The Attolight Allalin Quantitative Cathodoluminescence (CL) CL-SEM System is a fully integrated nanoscale spectroscopic platform that co-localizes high-resolution scanning electron microscopy (SEM) with quantitative cathodoluminescence imaging and spectroscopy. Unlike conventional CL systems—where optical collection efficiency, spectral calibration drift, and geometric misalignment between SEM and optical axes compromise quantification—the Allalin is engineered from the ground up for absolute photon flux calibration. Its core innovation lies in the monolithic integration of a high-numerical-aperture (NA = 0.71), achromatic reflective objective (180 nm – 1.6 µm) directly into the SEM column, ensuring precise focal plane alignment between electron probe and optical detection path. This eliminates parallax-induced artifacts and enables true quantitative CL mapping across fields up to 300 µm without sacrificing SEM resolution or signal fidelity. The system operates on the principle of electron-beam-induced photon emission from semiconductors and dielectrics, where emitted photons are collected with near-Lambertian efficiency (30% extraction uniformity across FOV) and dispersed via a motorized triple-grating spectrometer (320 mm focal length). Quantitative CL—defined as spectral intensity traceable to absolute photon counts per solid angle per incident electron—enables direct comparison across samples, instruments, and laboratories.

Key Features

  • Simultaneous acquisition of high-resolution SEM topography, quantitative CL hyperspectral maps (512 × 512 pixels), and EBIC signals—all synchronized at pixel level
  • Schottky field-emission electron source delivering stable beam currents from 30 pA to 300 nA, with sub-3 nm probe size at 10 kV
  • Dual-detector spectral architecture: back-illuminated CCD (200–1100 nm, >900 spectra/s) and InGaAs array (600–1700 nm, >180 spectra/s), enabling seamless UV–NIR coverage
  • Ultra-low-noise EBIC electronics with 100 fA current detection limit, gain range 10⁴–10¹⁵ V/A, and 100 kHz bandwidth
  • 6-axis nanometric positioning stage (25 mm X/Y, 3 mm Z, ±3° tilt, ±10° rotation) with 1 nm step resolution and ≤100 nm repeatability over full travel
  • Cryogenic sample environment: closed-cycle cryostat (10 K–300 K), digital temperature controller (±0.1 K stability), and <300 nm thermal drift/hour at 10 K
  • Oil-free vacuum architecture: getter ion pump for electron column + turbomolecular pump for sample chamber; typical sample exchange time <20 min

Sample Compatibility & Compliance

The Allalin accommodates standard 3-inch SEM stubs and custom holders compatible with low-temperature operation. Its optical path supports transmission, reflection, and cross-sectional CL geometries. The system meets essential requirements for regulated environments: all measurement parameters—including dwell time, beam energy, detector gain, grating position, and slit width—are logged with timestamps and user IDs in immutable HDF5 containers. Metadata embedding complies with ASTM E2821-22 (Standard Guide for CL Data Reporting) and supports FDA 21 CFR Part 11 audit trails when deployed under validated SOPs. Instrument calibration certificates (wavelength, intensity, spatial) are traceable to NIST standards. The vacuum architecture satisfies ISO 20484:2017 (cleanliness classification for analytical electron microscopes).

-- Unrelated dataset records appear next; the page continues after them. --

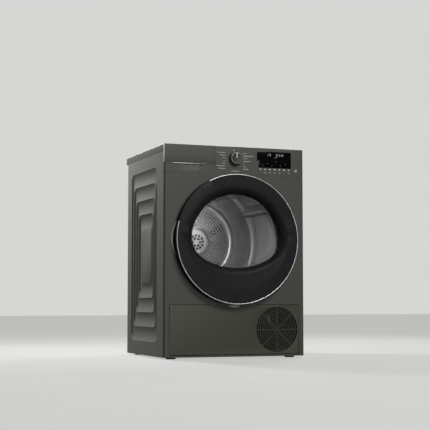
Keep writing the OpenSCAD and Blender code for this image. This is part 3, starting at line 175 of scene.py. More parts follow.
# Each takes a name, its two tones and its roughness; then the surface's grain and height
finish = {
    "graphiteEnamel": powderEnamel("graphitePowderEnamel", ("#484943", "#4e4f49")),
    "sideEnamel": powderEnamel("greyPowderEnamel", ("#72726f", "#7a7a76"), 0.4),
    "graphitePlastic": powderEnamel("paintedAbsGraphite", ("#494a43", "#4e4f49")),
    "flapPlastic": powderEnamel("paintedAbsBrownGraphite", ("#44443a", "#49493f")),
    # Near-white painted highlight on the drawer front's left corner
    "paleCorner": powderEnamel("paleDrawerCorner", ("#d8d9d4", "#e0e1dc"), 0.35),
    "charcoalPlastic": mouldedPlastic(
        "mouldedAbsCharcoal", ("#1c1c1e", "#202022"), Specular_IOR_Level=0.12),
    # Near-black painted shade for the knob's side wall
    "knobSide": mouldedPlastic(
        "ribbedAbsBlack", ("#161617", "#1b1b1c"), 0.4, Specular_IOR_Level=0.3),
    "knobFace": mouldedPlastic(
        "satinAbsKnobFace", ("#3a3b37", "#3f403b"), 0.5, Specular_IOR_Level=0.25),
    # Light grey painted highlight for the grip's lip
    "gripEdge": mouldedPlastic("polishedGripEdge", ("#8e8f8b", "#969792"), 0.35),
    "displayBlack": mouldedPlastic(
        "polishedBlackAcrylic", ("#060607", "#080809"), 0.08, 30, 0.002, Specular_IOR_Level=0.2),
    "deepBlack": mouldedPlastic(
        "mouldedFanBlack", ("#0c0c0d", "#101011"), 0.7, 2, 0.05, Specular_IOR_Level=0.1),
    "basePlastic": mouldedPlastic(
        "filledPolypropyleneGrey", ("#2b2c2d", "#303132"), 0.55, Specular_IOR_Level=0.25),
    "lightPlastic": mouldedPlastic("polypropyleneLightGrey", ("#c2c4c2", "#cccecb"), 0.5),
    "tankPlastic": mouldedPlastic(
        "translucentPolypropylene", ("#b4c1c6", "#c1ccd0"), 0.35, Alpha=0.75),
    # Near-black cast spider: a dark casting whose darkness is also painted shade behind the drum's
    # holes
    "darkCasting": mouldedPlastic("paintedCastSpider", ("#1c1d1e", "#232425"), 0.6, 2, 0.05),
    "blackEnamel": mouldedPlastic("blackStoveEnamel", ("#1d1e20", "#242527"), 0.3, 6, 0.02),
    "blackRubber": mouldedPlastic("mouldedRubberBlack", ("#191919", "#202020"), 0.7, 1.5, 0.05),
    "greyFelt": mouldedPlastic(
        "pressedWoolFelt", ("#5f5e5a", "#75746e"), 0.95, 1.6, 0.3, Sheen_Weight=0.3),
    "circuitBoard": mouldedPlastic("solderMaskGreen", ("#23583c", "#2a6445"), 0.3, 4, 0.02),
    "whiteInk": mouldedPlastic("screenPrintLightInk", ("#dcddd8", "#e4e5e0"), 0.5, 2, 0.005),
    "dimInk": mouldedPlastic("screenPrintGreyInk", ("#9b9c96", "#a3a49e"), 0.5, 2, 0.005),
    "displayGlow": mouldedPlastic("backlitSymbols", ("#c9d0d6", "#d3dae0"), 0.4, 2, 0.002),
    "smokedGlass": sheetGlass("tintedSafetyGlass", "#101214", 0.28),
    "clearGlass": sheetGlass("pressedClearGlass", "#9aa2a6", 0.06),
    # Denser, paler glass for the bowl's wall: painted reflection of light on glass seen edge-on
    "glassWall": sheetGlass("pressedGlassWall", "#a8b0b4", 0.22),
    "galvanised": zincSheet("galvanisedSteel", ("#8f9294", "#a4a7a9")),
    # Metals also take the stretch of their grain
    "brightTrim": rolledMetal(
        "satinChromePlate", ("#d6d8d8", "#e4e6e6"), 0.42, (1, 1, 1), 6, 0.002, 0.04),
    "rimMetal": rolledMetal(
        "turnedKnobRim", ("#b0b1b0", "#babbba"), 0.55, (1, 1, 1), 6, 0.002, 0.04),
    "stainless": rolledMetal(
        "brushedStainlessSteel", ("#bcbcba", "#c9c9c7"), 0.46, (1, 14, 1), 3.0, 0.001, 0.04),
    # A darker copy of the brushed stainless: painted shade on the drum's lifters
    "dullSteel": rolledMetal(
        "foldedStainlessLifter", ("#8e8e8c", "#9a9a98"), 0.5, (1, 14, 1), 3.0, 0.001, 0.04),
    "aluminiumFins": rolledMetal("millAluminium", ("#b4b7ba", "#c5c8ca"), 0.35, (1, 1, 6)),
    "copperPipe": rolledMetal("drawnCopper", ("#a5623c", "#b87248"), 0.3, (1, 6, 1)),
    "motorSteel": rolledMetal("castMotorSteel", ("#6d7073", "#7c7f82"), 0.5, (1, 1, 1), 1.5, 0.04),
    "bearingSteel": rolledMetal("groundSteel", ("#a3a6a9", "#b5b8ba"), 0.22, (12, 1, 1)),
}


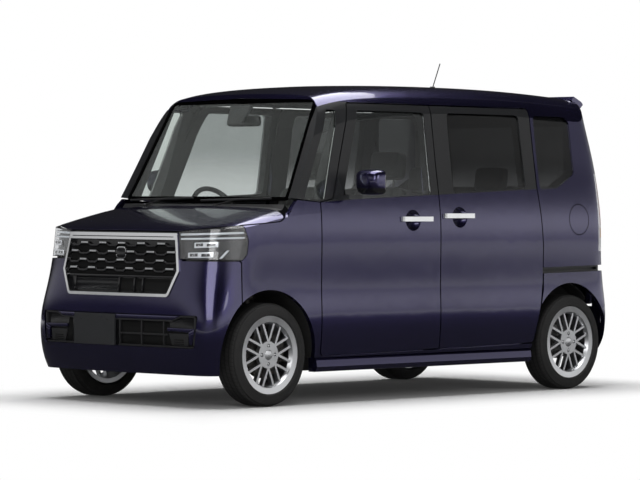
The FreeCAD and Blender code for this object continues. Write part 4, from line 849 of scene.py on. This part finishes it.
# %% [markdown]
# ## Lower intake
# A painted cover strip narrows the opening in the middle, where it steps down, and a black rim runs
# round the opening. At each end a painted fin reaches inwards over a wedge with three slots, whose
# dark insides are painted shade.

# %% Intake cover, rim and fins
def slanted_strip(corners, inset):
    """A four-sided patch on the nose from its lower left, lower right, upper right and upper left."""
    def patch_point(u, v):
        low = [corners[0][i] + (corners[1][i] - corners[0][i]) * u for i in (0, 1)]
        high = [corners[3][i] + (corners[2][i] - corners[3][i]) * u for i in (0, 1)]
        x, z = (low[i] + (high[i] - low[i]) * v for i in (0, 1))
        return on_nose(x, z, inset)
    return patch_point


def both(corners, inset):
    """The patch and its mirror image, both facing ahead."""
    flipped = [(-x, z) for x, z in (corners[1], corners[0], corners[3], corners[2])]
    return [slanted_strip(corners, inset), slanted_strip(flipped, inset)]


COVER_OUT, RIM_OUT, FIN_OUT, WEDGE_OUT, SLOT_OUT, CELL_OUT = (
    -0.0100, -0.0080, -0.0105, -0.0060, -0.0112, -0.0008)
sheet_piece("intake_cover", [slanted_strip(
    ((-0.440, 0.472), (0.440, 0.472), (0.500, 0.4960), (-0.500, 0.4960)), COVER_OUT)],
    48, 2, 0.015, body_paint, bevel=0.003)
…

Software & Data Management

Control is executed via a touch-enabled GUI optimized for rapid workflow navigation: real-time SEM/CL/EBIC overlay, intuitive region-of-interest definition, and live spectrum preview during acquisition. The software supports semi-automatic routines—including auto-focus, auto-stigmation, and beam alignment—reducing operator dependency. All raw data (images, spectra, stage coordinates, instrument settings) are saved concurrently in open, non-proprietary formats (HDF5, TIFF, CSV). Attolight’s Attomap analysis suite provides advanced tools for bandgap mapping, defect density quantification (e.g., threading dislocation counting via CL contrast modeling), strain extraction from peak shift analysis, and dopant profiling using donor–acceptor pair luminescence ratios. Remote access is secured via TLS-encrypted HTTP with role-based authentication and session timeout enforcement.

Applications

  • Semiconductor process development: Quantitative mapping of GaN threading dislocation density, SiC basal plane defects, and AlGaN compositional gradients with <10 nm spatial registration accuracy
  • Fault isolation in IC failure analysis: Correlation of electrical leakage paths (via EBIC) with localized non-radiative recombination centers (via CL quenching) at device-level resolution
  • Nanophotonics characterization: Resonance mode identification in photonic crystal cavities and plasmonic nanostructures through momentum-resolved CL spectroscopy
  • 2D material heterostructure analysis: Strain and interlayer twist angle determination via Raman-CL multimodal correlation
  • Quantum emitter localization: Sub-10 nm precision positioning of single-photon sources (e.g., hBN defects, WSe₂ trions) using centroid-fitting on calibrated CL point-spread functions
  • Geological and mineralogical studies: Trace-element distribution mapping in zircon and quartz via rare-earth-activated CL signatures

FAQ

What distinguishes quantitative CL from conventional CL?
Quantitative CL delivers spectrally calibrated photon counts per incident electron, eliminating instrument-dependent variables (e.g., collection efficiency drift, grating efficiency variation) through hardware-integrated calibration and fixed optical geometry.
Can Allalin perform time-resolved CL measurements?
The base system supports pulsed electron beams via optional picosecond laser-driven electron gun (Chronos module); lifetime-resolved CL requires external TCSPC hardware interfacing through TTL synchronization ports.
Is the system compatible with existing SEM infrastructure?
Allalin is a turnkey, self-contained CL-SEM platform—not an add-on kit—and requires dedicated floor space, vibration-isolated foundation, and independent power/cooling utilities.
How is spectral calibration maintained across long-term operation?
Wavelength calibration uses internal Hg/Ar lamp references acquired before each session; intensity calibration relies on NIST-traceable silicon photodiode standards measured during factory commissioning and verified annually.
Does the software support batch processing of hyperspectral datasets?
Yes—Attomap includes Python API bindings and CLI tools for scripted processing pipelines, including PCA decomposition, cluster analysis, and automated defect annotation using user-defined spectral thresholds.